The walk-in clinic looks to me like it's going to be for people who lack insurance and have a borderline or hard-to-tell problem from the perspective of the patient. A wrong guess by the patient is more likely, or it should be.

Which, of course, leads to an entirely different set of questions. If the portion of patients directed to Grady's main services is relatively small, even though the application of adverse selection might indicate a greater-than-expected likelihood of a higher rate of more complicated problems, then ... is the clinic under-treating patients? I'd be very interested in looking at the rate of later complication and readmission among patients with first contact at the walk-in clinic.

From yesterday:
Grady has a reputation, borne of many years of treating the indigent and the wounded soldiers of Atlanta's gang wars of developing some of the very best trauma surgeons and general practitioners in America. Grady relies almost entirely on Emory University School of Medicine and Morehouse School of Medicine to provide doctor and resident staffing. A doctor who has cut his or her teeth at Grady can expect to go on to a respected position either at Grady, another hospital or in private practice.

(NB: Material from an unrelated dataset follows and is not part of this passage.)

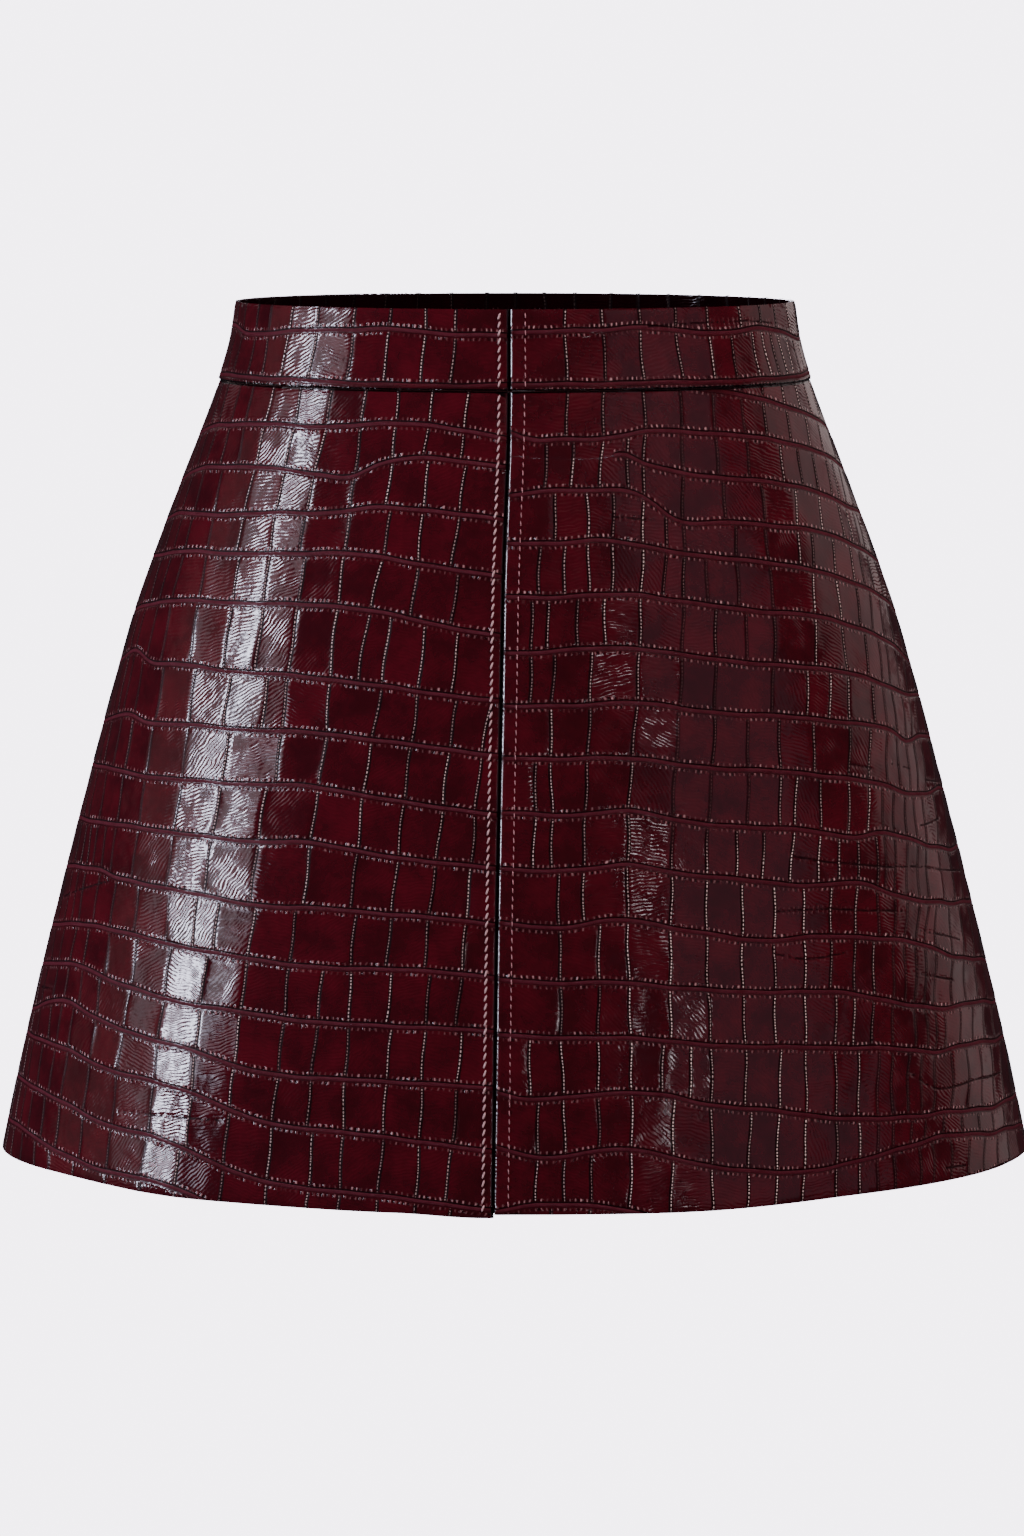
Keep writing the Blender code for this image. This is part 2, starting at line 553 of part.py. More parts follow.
def inside_sheet(pattern, outline):
    """Triangles of the plain inside, over the outline's points and a coarse grid within them."""
    columns = spaced(pattern.mean, INSIDE_GRID, TURN_IN)
    if pattern.piece.curved:
        rows = [y for y in spaced(pattern.fall, INSIDE_GRID, HEM_TURN) if y > INSIDE_GRID / 2]
    else:
        rows = [pattern.fall / 2]
    grid = [(x, -y) for x in columns for y in rows]
    points = [tuple(p) for p in outline] + grid
    n = len(outline)
    edges = [(i, (i + 1) % n) for i in range(n)]
    made = delaunay_2d_cdt(points, edges, [], 1, MERGE)
    flat = np.array([tuple(p) for p in made[0]])
    order = [made[3][k][0] for k in range(len(flat))]
    return flat, [list(face) for face in made[2]], order


def wall(pattern):
    """One closed wall: the face with its scales, the plain inside, and the edge between them."""
    bm = face_sheet(pattern)
    lift_layer = bm.verts.layers.float["lift"]
    bm.verts.index_update()
    flat = np.array([vert.co[:2] for vert in bm.verts])
    lift = np.array([vert[lift_layer] for vert in bm.verts])
    outer = lifted(pattern, flat, face_lift(pattern, flat, lift))
    faces = [[vert.index for vert in face.verts] for face in bm.faces]
    loop = [vert.index for vert in boundary_loop(bm)]
    bm.free()

    inner_flat, inner_faces, order = inside_sheet(pattern, flat[loop])
    inner = lifted(pattern, inner_flat, inside_lift(pattern, inner_flat))
    where = {source: k for k, source in enumerate(order)}
    rim = [len(outer) + where[k] for k in range(len(loop))]
    faces += [[len(outer) + k for k in face] for face in inner_faces]
    for k in range(len(loop)):
        n = (k + 1) % len(loop)
        faces.append([loop[k], loop[n], rim[n], rim[k]])
    return np.concatenate([outer, inner]), faces


# ---------------------------------------------------------------- objects


def embossed_leather(name, colour):
    material = bpy.data.materials.new(name)
    material.use_nodes = True
    shader = material.node_tree.nodes["Principled BSDF"]
    shader.inputs["Base Color"].default_value = (*colour, 1)
    shader.inputs["Roughness"].default_value = 0.28
    shader.inputs["Metallic"].default_value = 0
    return material


def make_piece(piece):
    points, faces = wall(Pattern(piece))
    mesh = bpy.data.meshes.new(piece.name)
    mesh.from_pydata((points * MM).tolist(), [], faces)
    bm = bmesh.new()
    bm.from_mesh(mesh)
    bmesh.ops.recalc_face_normals(bm, faces=bm.faces)
    bm.to_mesh(mesh)
    bm.free()
    mesh.materials.append(embossed_leather("leather_" + piece.name, piece.colour))
    made = bpy.data.objects.new(piece.name, mesh)
    bpy.context.scene.collection.objects.link(made)
    return made


for old in list(bpy.data.objects):
    bpy.data.objects.remove(old)
for piece in PIECES:
    make_piece(piece)
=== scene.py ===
# %% [markdown]
# # A short A-line skirt in embossed leather
#
# The skirt is cut from calf leather that a heated steel plate has pressed with square crocodile
# scales, then glazed to a high shine. Two front panels meet edge to edge down the centre front, one
# panel makes the back, and a waistband in three matching pieces sits on top. This script dresses the
# construction model with that leather. It first loads the model as a fixed frame, because every
# piece below has to lie where the solids lie.

import math
import random
from collections import namedtuple

import bmesh
import bpy
import numpy as np
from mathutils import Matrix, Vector
from mathutils.geometry import delaunay_2d_cdt


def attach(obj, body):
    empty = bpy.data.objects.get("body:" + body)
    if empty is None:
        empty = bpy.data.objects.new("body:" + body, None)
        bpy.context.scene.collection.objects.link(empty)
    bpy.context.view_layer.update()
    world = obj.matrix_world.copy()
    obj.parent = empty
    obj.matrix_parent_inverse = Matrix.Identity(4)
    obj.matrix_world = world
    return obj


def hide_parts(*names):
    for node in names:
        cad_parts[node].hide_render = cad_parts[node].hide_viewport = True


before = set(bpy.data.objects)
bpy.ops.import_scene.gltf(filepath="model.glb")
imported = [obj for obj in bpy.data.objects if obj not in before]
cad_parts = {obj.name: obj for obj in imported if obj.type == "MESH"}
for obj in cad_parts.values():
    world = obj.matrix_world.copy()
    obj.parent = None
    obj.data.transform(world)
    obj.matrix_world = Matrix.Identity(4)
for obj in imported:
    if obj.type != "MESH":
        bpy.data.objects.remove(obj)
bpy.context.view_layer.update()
print("nodes:", sorted(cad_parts))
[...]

That said, the hospital itself has been bowing under the weight of the serious burden of underinsurance in the Atlanta population for years. The hospital has traditionally run a serious budget deficit - at one point in 2008, the hospital's $53 million budget shortfall threatened cuts to the emergency room services and its level one trauma designation. Only a public outcry from Atlanta's black community, the business community ... and from NASCAR fans fearful of losing the race because there wouldn't be a suitable hospital to treat crash victims ... saved it.

A coalition of business folks have been fighting to turn it around as a formal nonprofit organization since then. And the general verdict has been that the turnaround has been successful from a financial perspective.

But that doesn't make the experience of sitting in Grady's raucous intake waiting room any more pleasant.